O que se pretende é que os produtores de resina passem a ter um rendimento complementar, que os pastores passem a ter um rendimento complementar e por aí fora, tornando essas actividades mais atractivas, isto é, criando condições para que se expandam e, consequentemente, se expanda a gestão de combustíveis que já hoje fazem para exercer a sua actividade.
As respostas que agora vou dar à lista de argumentos que se andou a juntar para fundamentar a conclusão prévia devem ser lidas com esta base: não vou responder com base na proposta tal como descrita pelo comentador, vou responder com base na proposta, tal como a apresentei, sem a distorção fundamental usada pelo comentador.
"I) Como se vai fazer prova da limpeza do terreno?"
Declaração formal do interessado, apresentada directamente aos organismos do Estado responsáveis pela aplicação da proposta, ou intermediada pelas organizações florestais que estabeleçam acordo com o Estado para executar essa tarefa.
"II) Como se vai fiscalizar se a limpeza foi efectuada?"
Com deslocação ao terreno, por amostragem, que é exactamente o mecanismo de fiscalização de aplicação das ajudas na agricultura (e em muitos outros lados).
"III) Como se vai verificar se a área limpa corresponde à declarada?"
Ver resposta anterior
"IV) Como se vai processar o pagamento do subsídio?"
Da mesma forma que se fazem devoluções de retenção dos impostos, ou pagamentos de ajudas da política agrícola, por transferência bancária.
"V) Existe algum estudo sobre o assunto (semelhante a um estudo de mercado) em que se esclareça:
a) o universo potencial de área abrangida;
b) o universo potencial de proprietários abrangidos;
c) a percentagem estimada de aderência em termos de área e número de proprietários;
d) a percentagem estimada de aderência entre os proprietários que já limpam os terrenos e a correspondente área percentual;
e) a percentagem estimada de aderência entre os proprietários que não limpam os terrenos e a correspondente área percentual;
f) a área média dos terrenos referentes a d) e e);
g) a rentabilidade média anual dos terrenos referentes a d) e e)."
Não havendo qualquer indicação da utilidade desse estudo (que não existe para a política actual também), ainda assim procurarei responder a cada uma das alíneas.

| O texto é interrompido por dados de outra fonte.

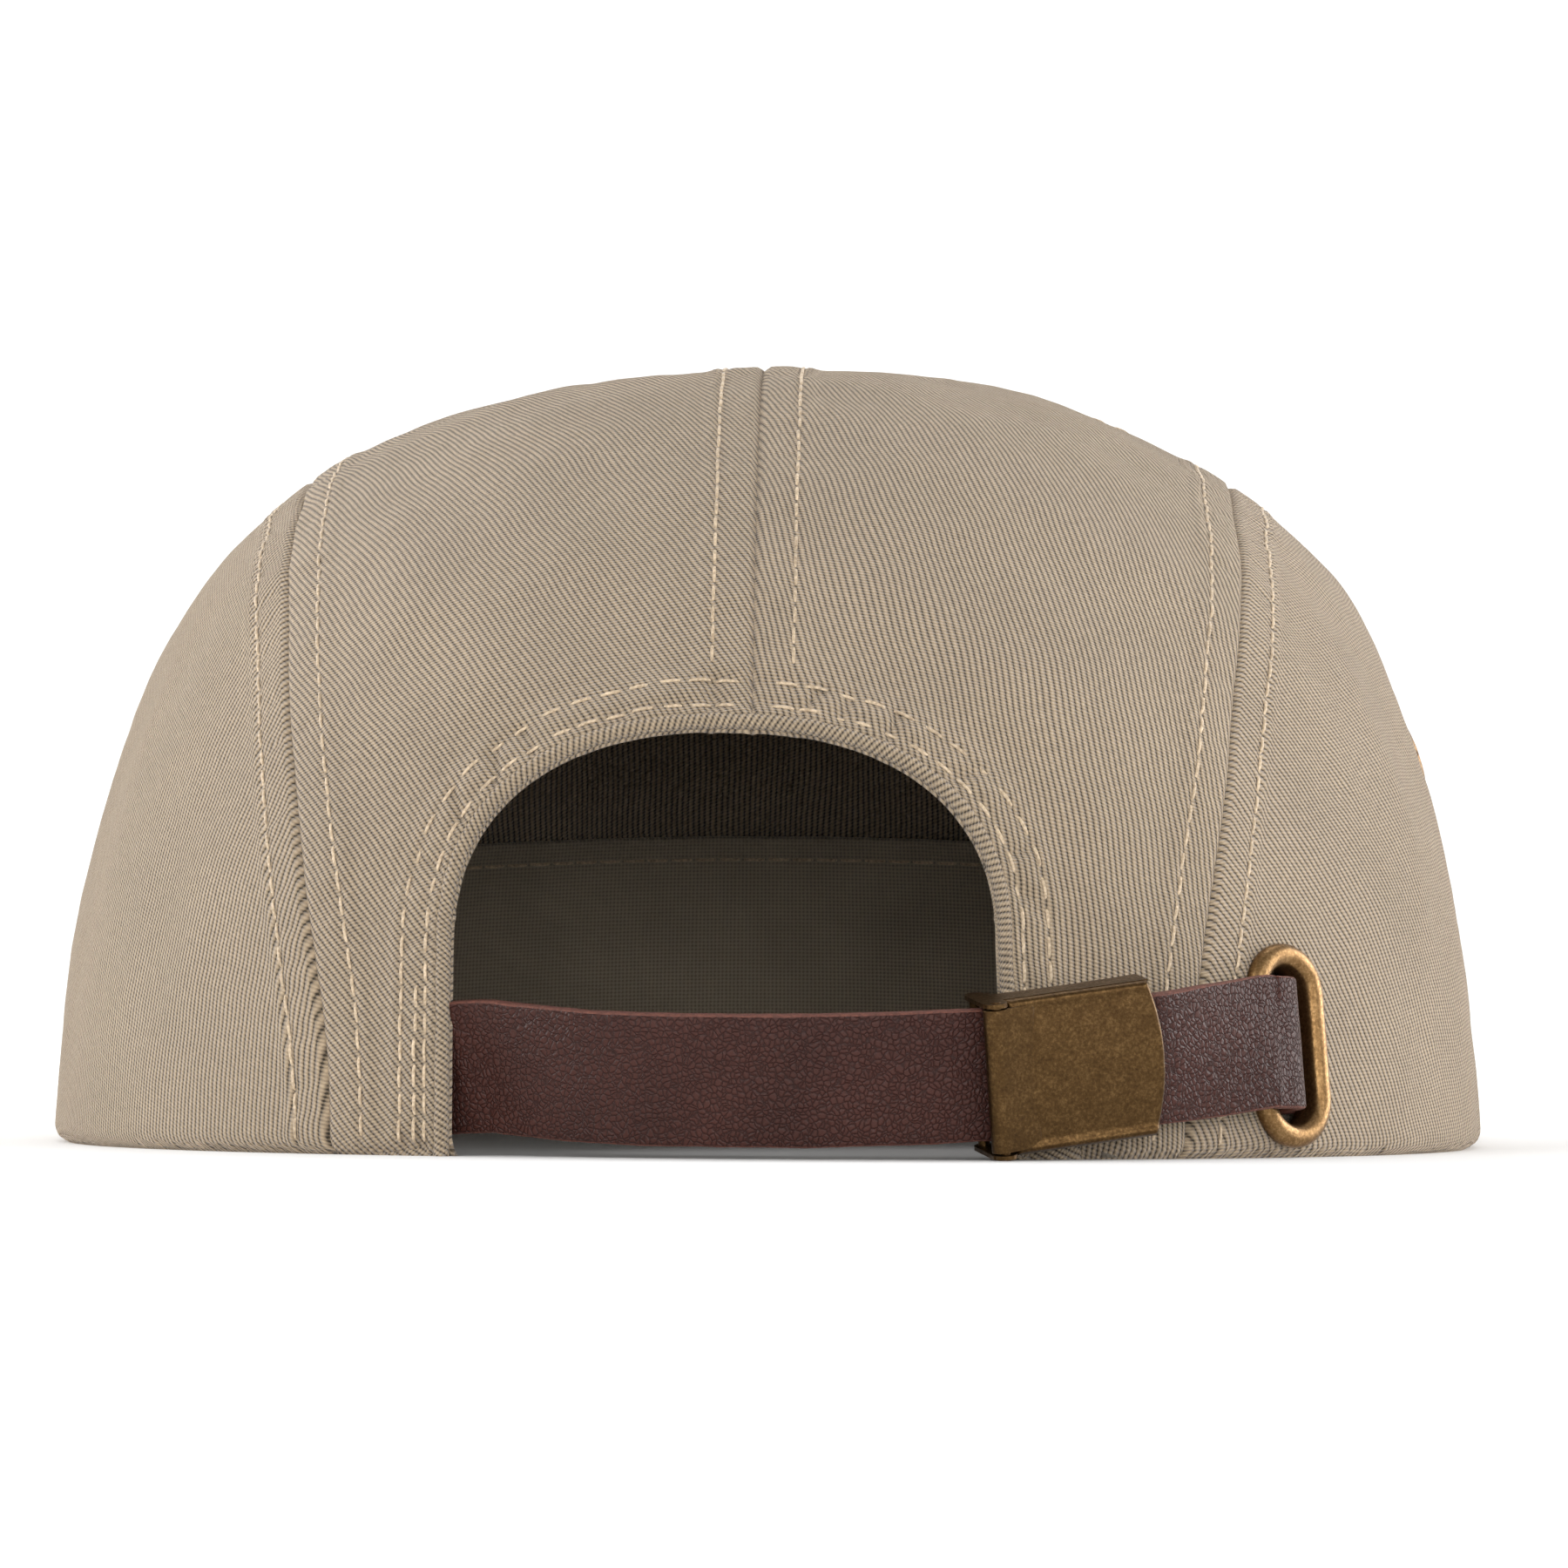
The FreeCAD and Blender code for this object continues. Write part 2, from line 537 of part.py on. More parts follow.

a) O universo potencial é o país, dentro do país, as áreas florestais, separadas em 3 milhões de hectares de matos e 3 milhões de hectares de povoamentos florestais;
b) O universo potencial de proprietários abrangidos é a totalidade dos proprietários existentes no país;
c) É irrelevante saber qual será a percentagem de aderência dos proprietários (prever o futuro é uma actividade arriscada e, frequentemente, inútil), a proposta prevê um mecanismo de adaptação progressiva do valor do incentivo de maneira a que se a área a ser gerida for insuficiente, o valor do incentivo aumente, se for excessiva, diminua. O que se sabe é que cerca de 20% dos tais seis milhões de hectares deveriam ser sujeitos a operações de gestão de combustíveis de cinco em cinco anos, ou seja, dever-se-ia ter como primeiro objectivo gerir combustíveis anualmente em torno dos 200 mil hectares. Este objectivo deve ir sendo revisto em função da avaliação que for sendo feita da aplicação da medida, tendo como KPI a diferença entre área ardida (seria preferível usar os prejuízos causados pelo fogo, mas é bastante mais complexo) verificada e a estimada sem quaisquer medidas, para as condições meteorológicas verificadas no ano.
d), e) e f) Irrelevante, pelas razões explicadas no comentário anterior;
g) Irrelevante, esse é um assunto que diz respeito ao proprietário.
"VI) Relativamente ao destino a dar ao material combustível resultante da limpeza:
a) foi equacionada a sua entrega a centrais de bio-massa?
b) foram equacionadas as hipóteses de produção de briquettes de bio-massa, pirólise e produção de briquettes de carvão vegetal com aproveitamento do gás pobre resultante para alimentação de caldeira ou forno?
VII) Considerando a utilização de cabras sapadoras, quem toma conta delas?"
Questão completamente irrelevante para a proposta, são tudo matérias que dizem respeito ao proprietário, e que nem sequer se coloca, nas duas primeiras questões, se a gestão de combustíveis for feita com fogo ou com gado, por exemplo.
Espero que fiquem claras as razões pelas quais o assunto é politicamente impossível de tratar: a generalidade da sociedade não está interessada em discutir vantagens e desvantagens de qualquer soluções potencial, está muito mais interessada em demonstrar a sua superioridade intelectual.
E esta atitude é ainda mais marcada na tecnoestrutura que forçosamente tem de ser chamada a pronunciar-se sobre estas matéria, razão pela qual nada se resolve: a generalidade dos técnicos e dirigentes da administração pública estão-se completamente nas tintas para o que se passa no terreno, concentrando-se na gestão das suas carreiras.
O que, numa administração pública reaccionária e intelectualmente indigente, como a portuguesa, quer sobretudo dizer uma gestão ultra-prudencial do risco, isto é, "viver como habitualmente" e evitar, a todo o custo, qualquer inovação que possa pôr em causa as relações de poder existentes e consolidadas.